▶ _Given instruction_
The data below is to be returned in full and exactly.

--- start ---

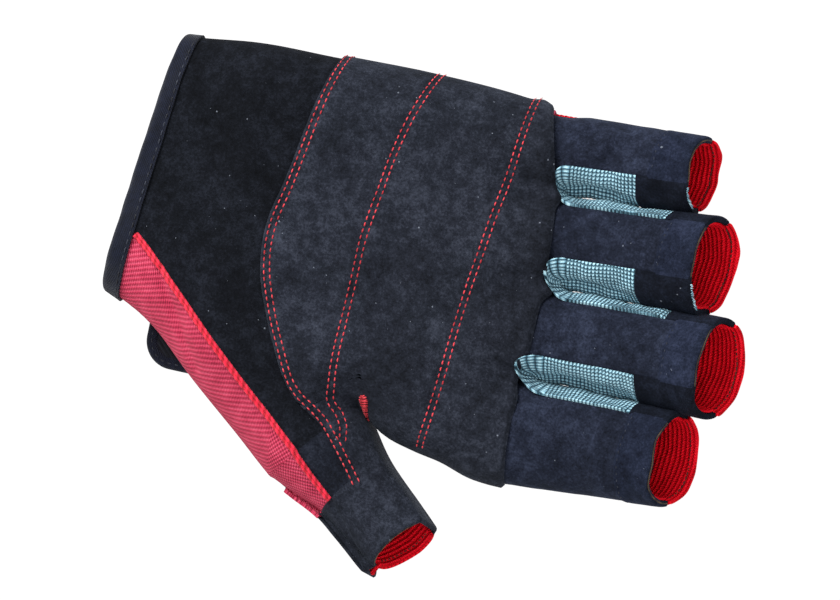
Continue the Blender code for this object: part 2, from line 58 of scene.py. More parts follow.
# ---- shared shape helpers
def smoothLine(points):
    # cubic through (x, y) points, each with the slope of its neighbours
    x = np.array([p[0] for p in points], float)
    y = np.array([p[1] for p in points], float)
    slope = np.gradient(y, x)

    def value(at):
        # Hermite cubic between the two nearest points
        at = np.asarray(at, float)
        i = np.clip(np.searchsorted(x, at) - 1, 0, len(x) - 2)
        h = x[i + 1] - x[i]
        t = np.clip((at - x[i]) / h, -0.2, 1.2)
        ends = (2 * t**3 - 3 * t**2 + 1) * y[i] + (3 * t**2 - 2 * t**3) * y[i + 1]
        return ends + (t**3 - 2 * t**2 + t) * h * slope[i] + (t**3 - t**2) * h * slope[i + 1]

    return value


def ease(a, b, x):
    # 0 before a, 1 after b, smooth between
    t = np.clip((np.asarray(x, float) - a) / (b - a), 0, 1)
    return t * t * (3 - 2 * t)


def quarterRound(share):
    # quarter circle: steep from 0 at share 0, level at 1 from share 1 on
    return np.sqrt(np.clip(1 - (1 - np.clip(share, 0, 1)) ** 2, 0, 1))


def unit(vectors):
    # each row scaled to length 1
    return vectors / np.linalg.norm(vectors, axis=1)[:, None]


def lineDistance(px, py, line, inside=None):
    # distance from points to a polyline, and the unit direction away from it
    a, b = line[:-1], line[1:]
    ab = b - a
    gx = px[..., None] - a[:, 0]
    gy = py[..., None] - a[:, 1]
    t = np.clip((gx * ab[:, 0] + gy * ab[:, 1]) / (ab**2).sum(1), 0, 1)
    gx = gx - t * ab[:, 0]
    gy = gy - t * ab[:, 1]
    far = np.hypot(gx, gy)
    k = far.argmin(-1)[..., None]
    d = np.take_along_axis(far, k, -1)[..., 0]
    gx = np.take_along_axis(gx, k, -1)[..., 0]
    gy = np.take_along_axis(gy, k, -1)[..., 0]
    if inside is not None:
        normal = np.stack([-ab[:, 1], ab[:, 0]], 1) / np.linalg.norm(ab, axis=1)[:, None]
        normal *= np.sign(((inside - a) * normal).sum(1))[:, None]
        own = normal[k[..., 0]]
        gx = np.where(d < 0.08, own[..., 0], gx / np.maximum(d, 1e-6))
        gy = np.where(d < 0.08, own[..., 1], gy / np.maximum(d, 1e-6))
    return d, gx, gy


def softNoise(x, y, size, seed):
    # smooth bumps about size apart: sines in twelve directions, seeded
    rng = np.random.default_rng(seed)
    total = 0 * x
    for _ in range(12):
        angle, phase = rng.uniform(0, tau, 2)
        wave = tau / (size * rng.uniform(0.7, 1.6))
        total = total + np.sin((x * math.cos(angle) + y * math.sin(angle)) * wave + phase)
    return total / 3.5


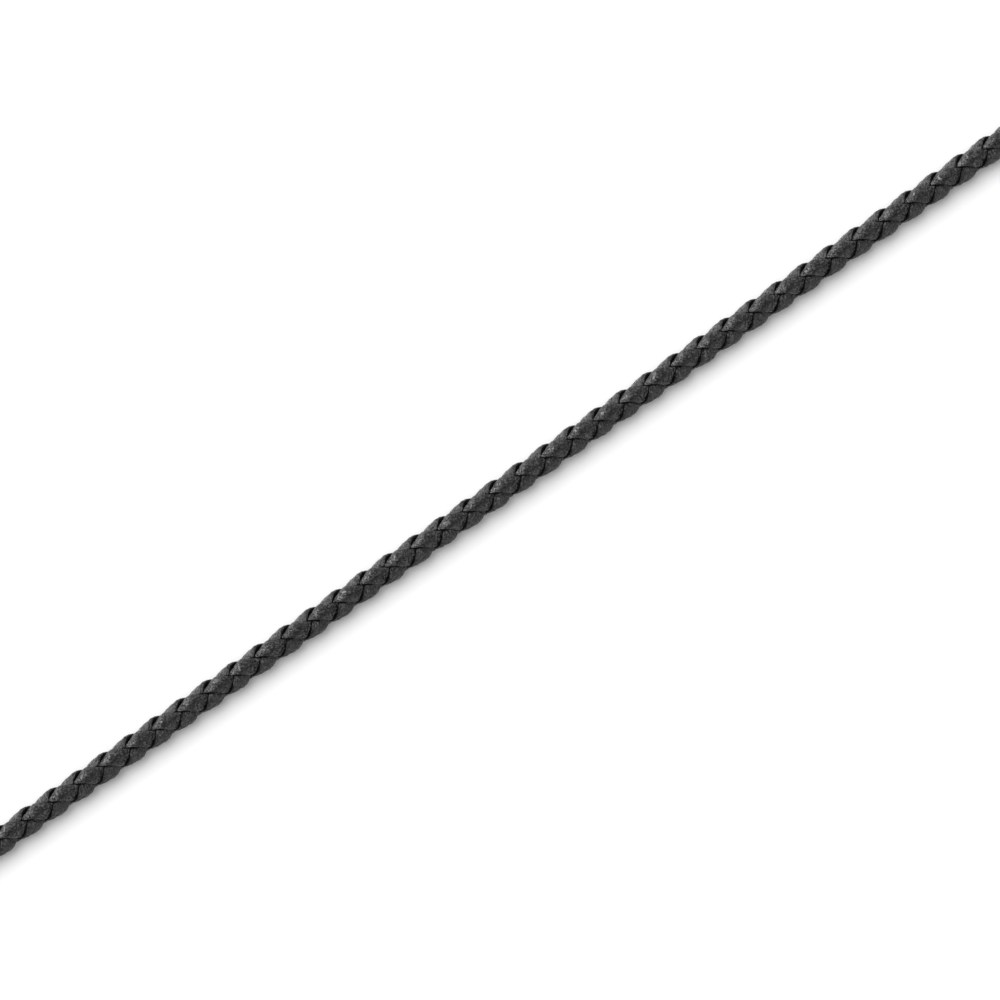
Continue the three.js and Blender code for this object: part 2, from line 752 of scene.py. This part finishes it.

--- end ---

▶ _Task result_
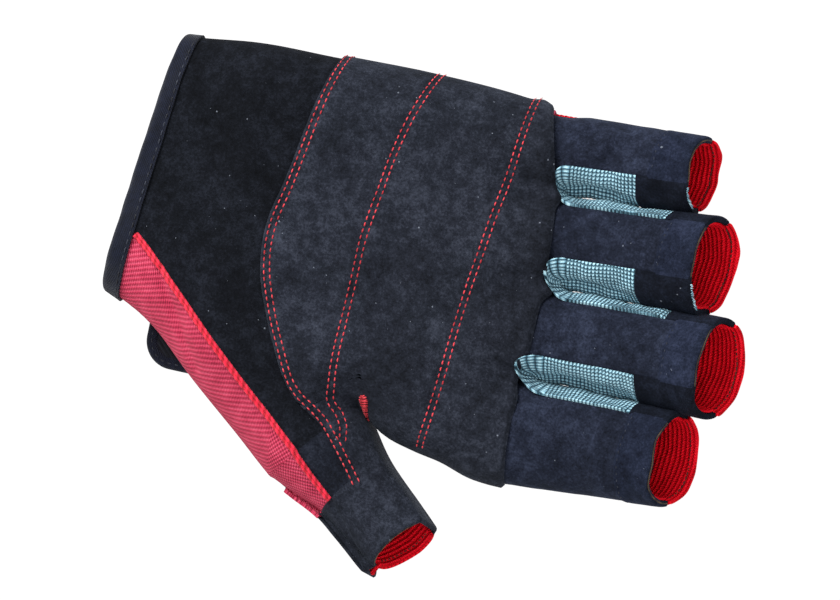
Continue the Blender code for this object: part 2, from line 58 of scene.py. More parts follow.
# ---- shared shape helpers
def smoothLine(points):
    # cubic through (x, y) points, each with the slope of its neighbours
    x = np.array([p[0] for p in points], float)
    y = np.array([p[1] for p in points], float)
    slope = np.gradient(y, x)

    def value(at):
        # Hermite cubic between the two nearest points
        at = np.asarray(at, float)
        i = np.clip(np.searchsorted(x, at) - 1, 0, len(x) - 2)
        h = x[i + 1] - x[i]
        t = np.clip((at - x[i]) / h, -0.2, 1.2)
        ends = (2 * t**3 - 3 * t**2 + 1) * y[i] + (3 * t**2 - 2 * t**3) * y[i + 1]
        return ends + (t**3 - 2 * t**2 + t) * h * slope[i] + (t**3 - t**2) * h * slope[i + 1]

    return value


def ease(a, b, x):
    # 0 before a, 1 after b, smooth between
    t = np.clip((np.asarray(x, float) - a) / (b - a), 0, 1)
    return t * t * (3 - 2 * t)


def quarterRound(share):
    # quarter circle: steep from 0 at share 0, level at 1 from share 1 on
    return np.sqrt(np.clip(1 - (1 - np.clip(share, 0, 1)) ** 2, 0, 1))


def unit(vectors):
    # each row scaled to length 1
    return vectors / np.linalg.norm(vectors, axis=1)[:, None]


def lineDistance(px, py, line, inside=None):
    # distance from points to a polyline, and the unit direction away from it
    a, b = line[:-1], line[1:]
    ab = b - a
    gx = px[..., None] - a[:, 0]
    gy = py[..., None] - a[:, 1]
    t = np.clip((gx * ab[:, 0] + gy * ab[:, 1]) / (ab**2).sum(1), 0, 1)
    gx = gx - t * ab[:, 0]
    gy = gy - t * ab[:, 1]
    far = np.hypot(gx, gy)
    k = far.argmin(-1)[..., None]
    d = np.take_along_axis(far, k, -1)[..., 0]
    gx = np.take_along_axis(gx, k, -1)[..., 0]
    gy = np.take_along_axis(gy, k, -1)[..., 0]
    if inside is not None:
        normal = np.stack([-ab[:, 1], ab[:, 0]], 1) / np.linalg.norm(ab, axis=1)[:, None]
        normal *= np.sign(((inside - a) * normal).sum(1))[:, None]
        own = normal[k[..., 0]]
        gx = np.where(d < 0.08, own[..., 0], gx / np.maximum(d, 1e-6))
        gy = np.where(d < 0.08, own[..., 1], gy / np.maximum(d, 1e-6))
    return d, gx, gy


def softNoise(x, y, size, seed):
    # smooth bumps about size apart: sines in twelve directions, seeded
    rng = np.random.default_rng(seed)
    total = 0 * x
    for _ in range(12):
        angle, phase = rng.uniform(0, tau, 2)
        wave = tau / (size * rng.uniform(0.7, 1.6))
        total = total + np.sin((x * math.cos(angle) + y * math.sin(angle)) * wave + phase)
    return total / 3.5


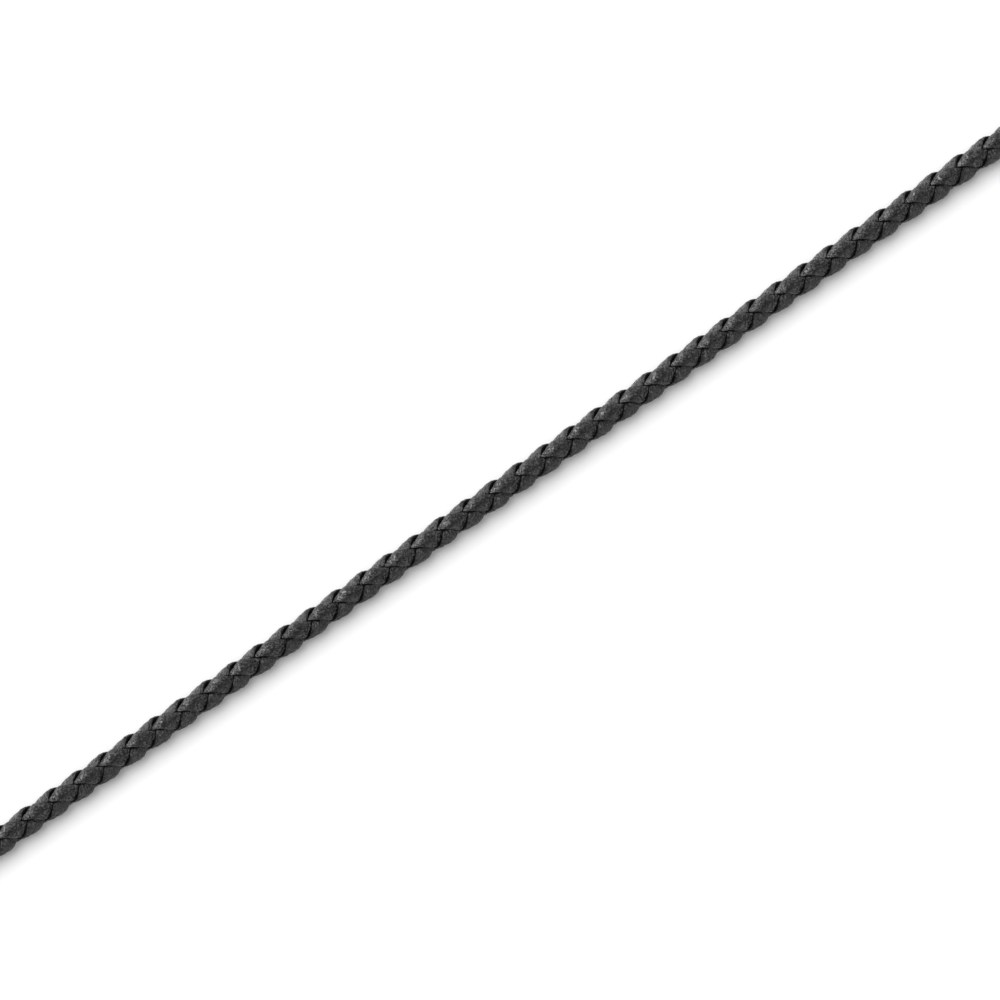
Continue the three.js and Blender code for this object: part 2, from line 752 of scene.py. This part finishes it.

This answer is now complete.